Now Rameshwari and Delhi University are being sued by Oxford University Press and Cambridge University Press, backed by Taylor and Francis, for infringement of their copyright, claiming damages of six million rupees. This has lead to student protests across campus and a number of high profile scholars (e.g. Amartya Sen) asking publishers not to sue in their name. To no avail – the publishers pressed on and secured a temporary victory at the Delhi High Court late last year, restraining the making and distribution of any course-packs while the case is being considered.
This is another example of publishers fighting against ‘piracy’ in the developing world. I use inverted commas here because such claims are legally invalid if the law of the country allows certain types of utilisation of copyrighted material without permission from the right-holders. The 1886 Berne Convention, which was the first and main copyright international convention, enshrines ‘fair use’/’fair dealing’ exceptions that permit certain acts without the permission of copyright owners for educational purposes. Implementation, of course, varies widely across nations.
What is allowed for educational purposes under Indian copyright law? It appears that it allows for reproduction of any work by a teacher or pupil in the course of instruction and for ‘fair dealing’ with any work (except computer programmes) for private or personal purposes, including research.
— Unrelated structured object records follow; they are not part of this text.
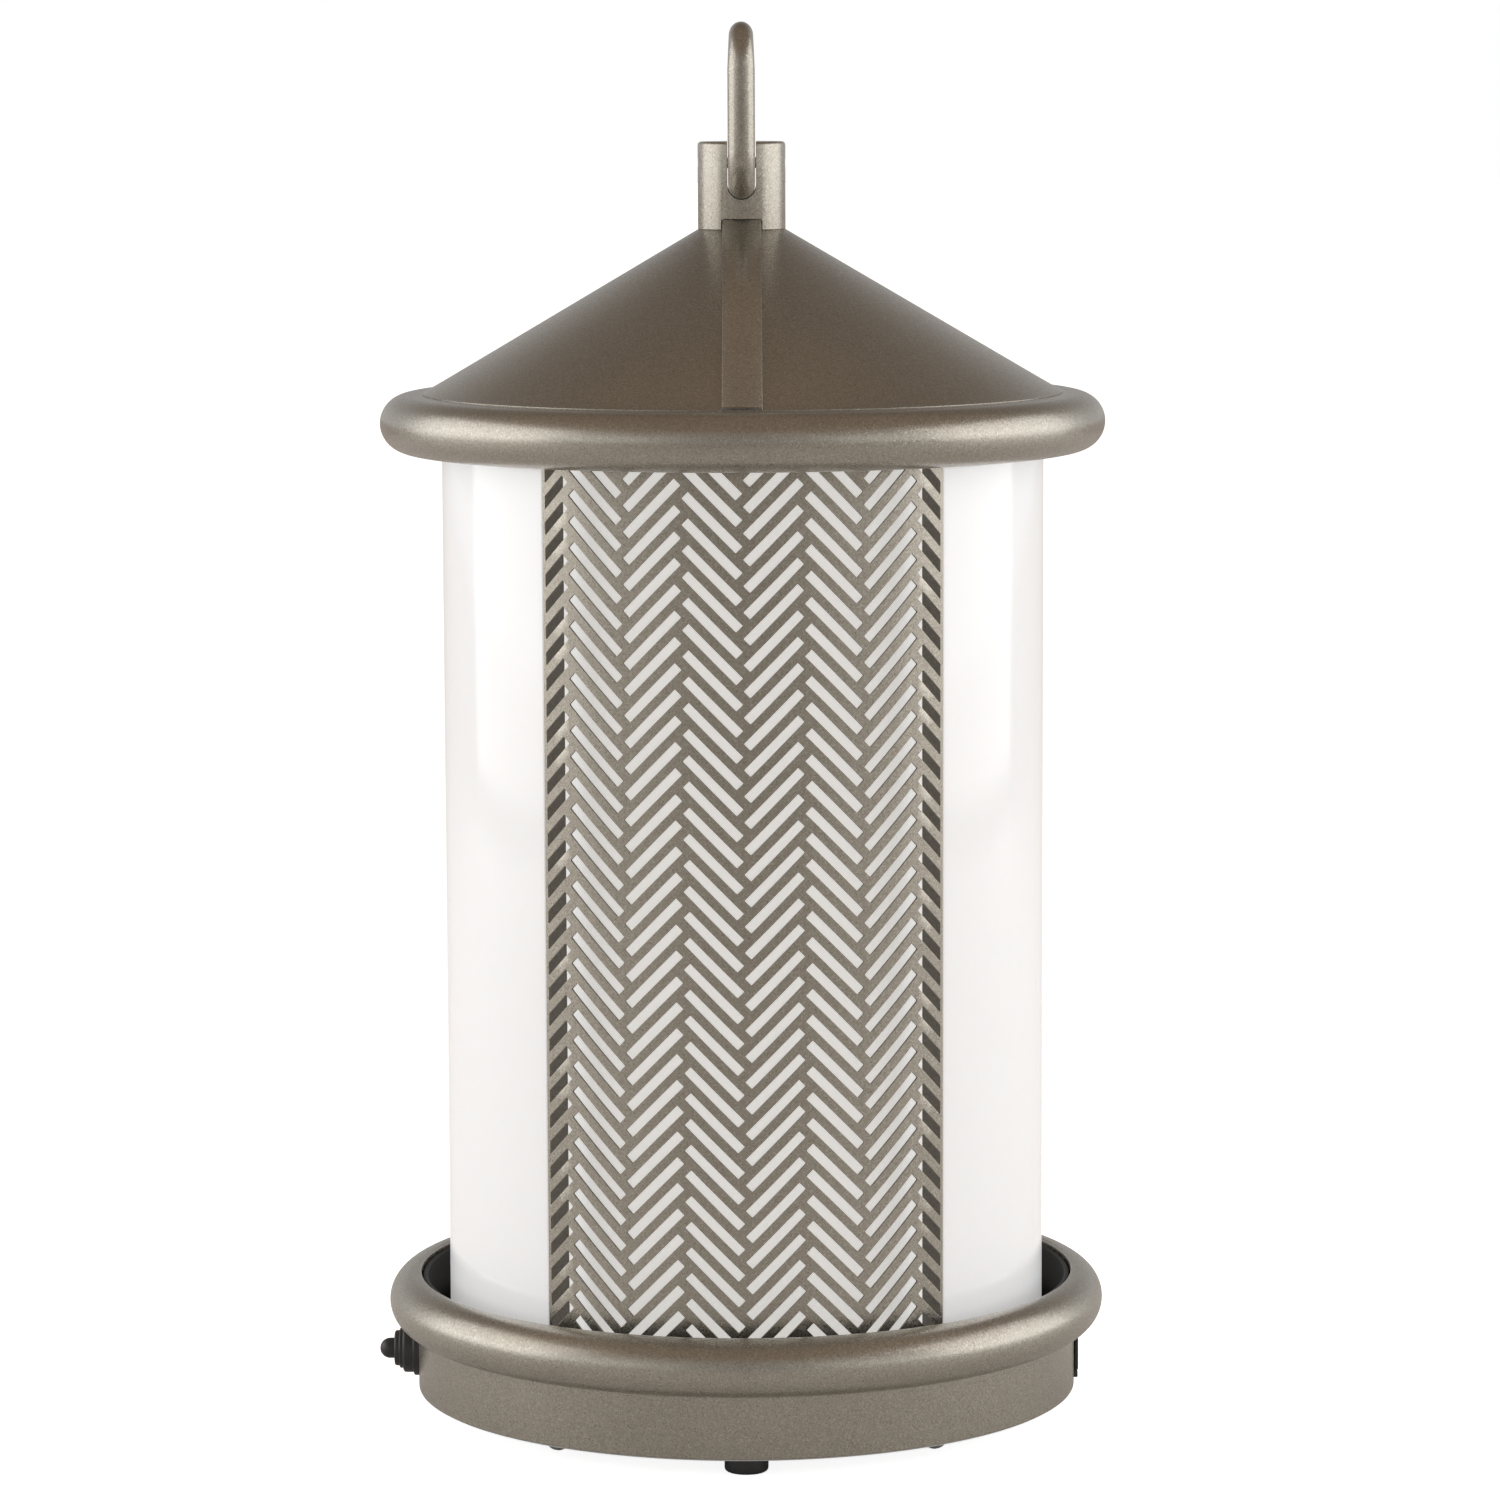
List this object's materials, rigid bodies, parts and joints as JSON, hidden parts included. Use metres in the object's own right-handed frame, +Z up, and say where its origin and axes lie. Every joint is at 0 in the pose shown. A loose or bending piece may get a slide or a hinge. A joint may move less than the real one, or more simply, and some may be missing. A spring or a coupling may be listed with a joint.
{
  "type": "electric bug zapper",
  "caption": "Lantern-style electric bug zapper: herringbone grilles and white shades under a conical roof, live wire cage and lamp in a dished base, hanging loop on top.",
  "frame": {"origin": "on the floor under the lantern's axis, at the centre of the circle of feet", "axes": "+Z up along the lantern's axis, front grille towards -Y, charging inlet towards +X, switch towards -X"},
  "size_m": [0.241, 0.2372, 0.457],
  "materials": {
    "champagne_paint": "warm champagne metallic paint, fine flake, satin",
    "zinc_steel": "zinc-plated steel, satin",
    "black_rubber": "moulded rubber, matt",
    "chrome_screw": "bright plated",
    "black_plastic": "moulded, fine texture",
    "tray_grey": "moulded, satin",
    "white_moulding": "moulded, satin",
    "lamp_glass": "phosphor-coated tube, violet tint",
    "glazed_insulator": "gloss white insulator",
    "stainless_wire": "drawn stainless wire",
    "circuit_board": "solder mask over glass laminate",
    "transformer_tape": "amber tape over a ferrite core",
    "film_capacitor": "epoxy-dipped film",
    "battery_wrap": "shrink wrap",
    "white_shade": "opal acrylic, gloss",
    "white_liner": "white, satin"
  },
  "bodies": {
    "base": {"base_shell": "champagne_paint", "bottom_plate": "zinc_steel", "rubber_feet": "black_rubber", "bottom_screws": "chrome_screw", "base_deck": "black_plastic", "deck_wall": "black_plastic", "locating_ring": "black_plastic", "lamp_holder": "white_moulding", "lamp_cap": "white_moulding", "uv_lamp": "lamp_glass", "lower_insulator": "glazed_insulator", "upper_insulator": "glazed_insulator", "cage_posts": "white_moulding", "inner_grid_wires": "stainless_wire", "outer_grid_wires": "stainless_wire", "power_board": "circuit_board", "board_spacers": "white_moulding", "hv_transformer": "transformer_tape", "hv_capacitors": "film_capacitor", "battery_pack": "battery_wrap", "charge_socket": "black_plastic", "port_hinge_strip": "black_rubber", "switch_body": "black_plastic", "switch_bezel": "black_plastic", "switch_boot": "black_rubber"},
    "tray": {"catch_tray": "tray_grey"},
    "button": {"switch_button": "black_rubber"},
    "port_flap": {"port_cover": "black_rubber"},
    "housing": {"lower_ring": "white_moulding", "upper_ring": "white_moulding", "shade_left": "white_shade", "shade_right": "white_shade", "front_liner": "white_liner", "rear_liner": "white_liner", "front_grille": "champagne_paint", "rear_grille": "champagne_paint", "tie_rods": "zinc_steel", "tie_rod_nuts": "zinc_steel", "top_plate": "zinc_steel", "roof_rim": "champagne_paint", "roof_cone": "champagne_paint", "front_strap": "champagne_paint", "rear_strap": "champagne_paint", "hub": "champagne_paint", "hub_bolt": "zinc_steel", "loop_pin": "chrome_screw"},
    "loop": {"hanging_loop": "champagne_paint"}
  },
  "joints": [
    {"name": "housing_lift", "type": "slide", "parent": "base", "child": "housing", "axis": [0, 0, 1], "range_m": [0, 0.29]},
    {"name": "tray_lift", "type": "slide", "parent": "base", "child": "tray", "axis": [0, 0, 1], "range_m": [0, 0.25]},
    {"name": "loop_swing", "type": "hinge", "parent": "housing", "child": "loop", "pos_m": [0, 0, 0.4045], "axis": [0, 1, 0], "range_deg": [-115, 115]},
    {"name": "switch_press", "type": "slide", "parent": "base", "child": "button", "axis": [1, 0, 0], "range_m": [0, 0.0015], "stiffness_N_per_m": 900, "springref_m": -0.001},
    {"name": "port_flap_swing", "type": "hinge", "parent": "base", "child": "port_flap", "pos_m": [0.10992, 0, 0.01178], "axis": [0, 1, 0], "range_deg": [0, 110]}
  ]
}
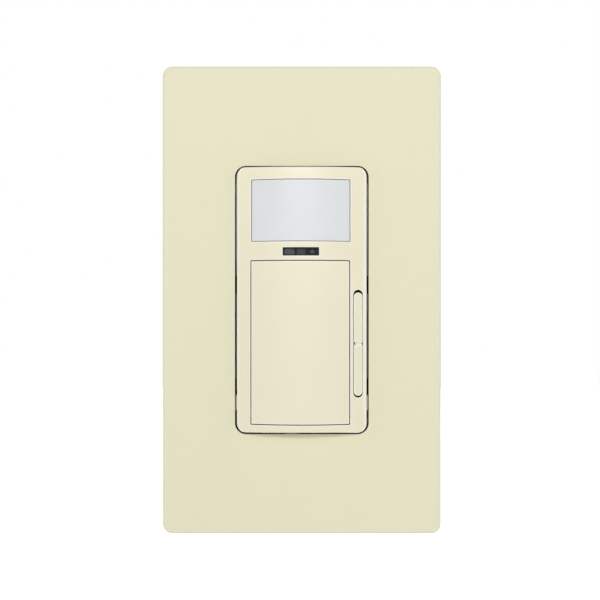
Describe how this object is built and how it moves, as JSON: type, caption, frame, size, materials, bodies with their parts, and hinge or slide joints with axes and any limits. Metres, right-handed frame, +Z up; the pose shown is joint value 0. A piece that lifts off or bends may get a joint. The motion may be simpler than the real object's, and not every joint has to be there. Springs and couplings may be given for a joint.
{
  "type": "motion-sensing wall dimmer",
  "caption": "Ivory wall-box dimmer with a convex face, a push paddle, a raise/lower rocker bar, a motion sensor lens, a smoked window and a screwless wall plate.",
  "frame": {"origin": "on the wall's surface, midway between the two device screws", "axes": "+X to the right seen from the front, +Y into the wall, +Z up"},
  "size_m": [0.0698, 0.0414, 0.1174],
  "materials": {
    "plate_ivory": "smooth moulded, low sheen",
    "face_ivory": "smooth moulded, soft satin",
    "lens_white": "translucent polyethylene",
    "smoke": "smoked transparent",
    "black_plastic": "moulded",
    "housing_plastic": "fine spark-eroded texture",
    "tray_plastic": "moulded",
    "circuit_board": "solder mask on glass laminate",
    "chip": "moulded epoxy",
    "chip_parts": "fired ceramic",
    "led": "clear resin over a white cup",
    "photocell": "dark resin",
    "zinc_steel": "zinc plated",
    "tin_plate": "tin plated",
    "aluminium": "rolled, brushed",
    "painted_screw": "painted to match the plate",
    "ground_green": "green dyed plating",
    "brass": "rolled",
    "ceramic_core": "epoxy coated powder core",
    "copper_wire": "enamelled copper",
    "film_box": "moulded box",
    "sleeve_blue": "shrink sleeve",
    "varistor_blue": "dipped epoxy",
    "white_ceramic": "glazed",
    "pad_grey": "silicone sheet"
  },
  "bodies": {
    "root": {"plate_cover": "plate_ivory", "plate_subframe": "plate_ivory", "plate_screws": "painted_screw", "face_frame": "face_ivory", "sensor_lens": "lens_white", "status_window": "smoke", "bar_pin": "zinc_steel", "indicator_holder": "black_plastic", "status_leds": "led", "photocell": "photocell", "control_board": "circuit_board", "control_chip": "chip", "board_parts": "chip_parts", "switch_bodies": "black_plastic", "switch_covers": "tin_plate", "carrier_tray": "tray_plastic", "header_block": "black_plastic", "header_pins": "tin_plate", "sensor_shroud": "black_plastic", "sensor_board": "circuit_board", "motion_sensor": "tin_plate", "sensor_filter": "smoke", "sensor_pins": "tin_plate", "mounting_strap": "aluminium", "device_screws": "zinc_steel", "ground_screw": "ground_green", "housing_screws": "zinc_steel", "service_contacts": "brass", "power_board": "circuit_board", "transistor_pads": "pad_grey", "transistor_tabs": "tin_plate", "transistor_bodies": "chip", "transistor_rivets": "zinc_steel", "choke_core": "ceramic_core", "choke_winding": "copper_wire", "film_capacitor": "film_box", "storage_capacitors": "sleeve_blue", "varistor": "varistor_blue", "fuse_tube": "white_ceramic", "fuse_caps": "tin_plate", "rear_housing": "housing_plastic", "terminal_plates": "brass", "terminal_clamps": "brass", "terminal_screws": "brass"},
    "paddle": {"paddle": "face_ivory"},
    "dimmer_bar": {"dimmer_bar": "face_ivory"},
    "paddle_plunger": {"paddle_plunger": "black_plastic"},
    "raise_plunger": {"raise_plunger": "tray_plastic"},
    "lower_plunger": {"lower_plunger": "tray_plastic"},
    "service_tab": {"service_tab": "face_ivory", "service_bridge": "brass"}
  },
  "joints": [
    {"name": "paddle_press", "type": "hinge", "parent": "root", "child": "paddle", "pos_m": [-0.00038, -0.006, 0.0082], "axis": [1, 0, 0], "range_deg": [0, 1.2], "stiffness_Nm_per_rad": 1.5},
    {"name": "dimmer_rock", "type": "hinge", "parent": "root", "child": "dimmer_bar", "pos_m": [0.014, -0.0052, -0.0109], "axis": [1, 0, 0], "range_deg": [-2.2, 2.2], "stiffness_Nm_per_rad": 0.25},
    {"name": "paddle_switch_press", "type": "slide", "parent": "root", "child": "paddle_plunger", "axis": [0, 1, 0], "range_m": [0, 0.00036]},
    {"name": "raise_switch_press", "type": "slide", "parent": "root", "child": "raise_plunger", "axis": [0, 1, 0], "range_m": [-0.00028, 0.00028]},
    {"name": "lower_switch_press", "type": "slide", "parent": "root", "child": "lower_plunger", "axis": [0, 1, 0], "range_m": [-0.00028, 0.00028]},
    {"name": "service_slide", "type": "slide", "parent": "root", "child": "service_tab", "axis": [1, 0, 0], "range_m": [0, 0.003]}
  ],
  "couplings": [
    {"joint": "paddle_switch_press", "follows": "paddle_press", "m_per_rad": 0.0166},
    {"joint": "raise_switch_press", "follows": "dimmer_rock", "m_per_rad": -0.007},
    {"joint": "lower_switch_press", "follows": "dimmer_rock", "m_per_rad": 0.007}
  ]
}
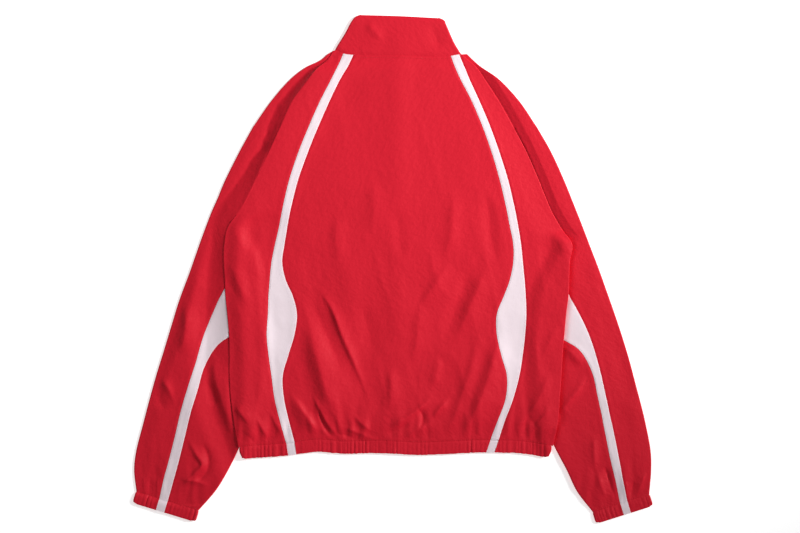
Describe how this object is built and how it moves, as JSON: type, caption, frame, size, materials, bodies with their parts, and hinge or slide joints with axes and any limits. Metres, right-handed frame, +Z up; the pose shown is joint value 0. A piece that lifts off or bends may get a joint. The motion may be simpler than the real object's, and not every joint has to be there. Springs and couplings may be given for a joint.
{
  "type": "track jacket",
  "caption": "Red track jacket laid flat on its front: stand collar, white panel tapes on the back, white sleeve inserts, elastic cuffs and hem, full-length zip beneath.",
  "frame": {"origin": "on the floor, under the middle of the laid-out jacket", "axes": "+Z up from the floor through the front and out of the back, +Y from the hem to the collar, +X to the right as the back is looked at"},
  "size_m": [0.8852, 0.866, 0.0096],
  "materials": {
    "shell_red": "plain-woven nylon with a slight sheen",
    "insert_white": "matt woven polyester",
    "zip_tape": "matt woven tape",
    "zip_teeth": "moulded, satin",
    "zip_metal": "painted, satin"
  },
  "bodies": {
    "jacket": {"back_centre": "shell_red", "back_tape_left": "insert_white", "back_side_left": "shell_red", "front_left": "shell_red", "sleeve_upper_left": "shell_red", "sleeve_under_left": "shell_red", "sleeve_insert_left": "insert_white", "cuff_left": "shell_red", "back_tape_right": "insert_white", "back_side_right": "shell_red", "front_right": "shell_red", "sleeve_upper_right": "shell_red", "sleeve_under_right": "shell_red", "sleeve_insert_right": "insert_white", "cuff_right": "shell_red", "hem_back_centre": "shell_red", "hem_back_left": "shell_red", "hem_front_left": "shell_red", "hem_back_right": "shell_red", "hem_front_right": "shell_red", "collar_back": "shell_red", "collar_front_left": "shell_red", "collar_front_right": "shell_red", "zip_tape_left": "zip_tape", "zip_tape_right": "zip_tape", "zip_chain": "zip_teeth", "zip_slider": "zip_metal"},
    "zip_pull": {"zip_pull_tab": "zip_metal"}
  },
  "joints": [
    {"name": "pull_tab_hinge", "type": "hinge", "parent": "jacket", "child": "zip_pull", "pos_m": [0.01105, 0.36996, 0.0011], "axis": [1, 0, 0], "range_deg": [0, 160]}
  ]
}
Furthermore, Indian law does not lay down any quantitative restrictions on educational use of the sort familiar in the UK. This was probably intentional in a country where illiteracy rates are still relatively high and the right to education is constitutionally enshrined.
The likely decision of the Delhi High Court is unclear, as are the changes that might be unleashed by the full implementation of the Finch Report in the UK. What is clear is that knowledge is being enclosed rapidly across the world and that, as knowledge-producers, we have precious little say in how it is made available to and accessed by the public.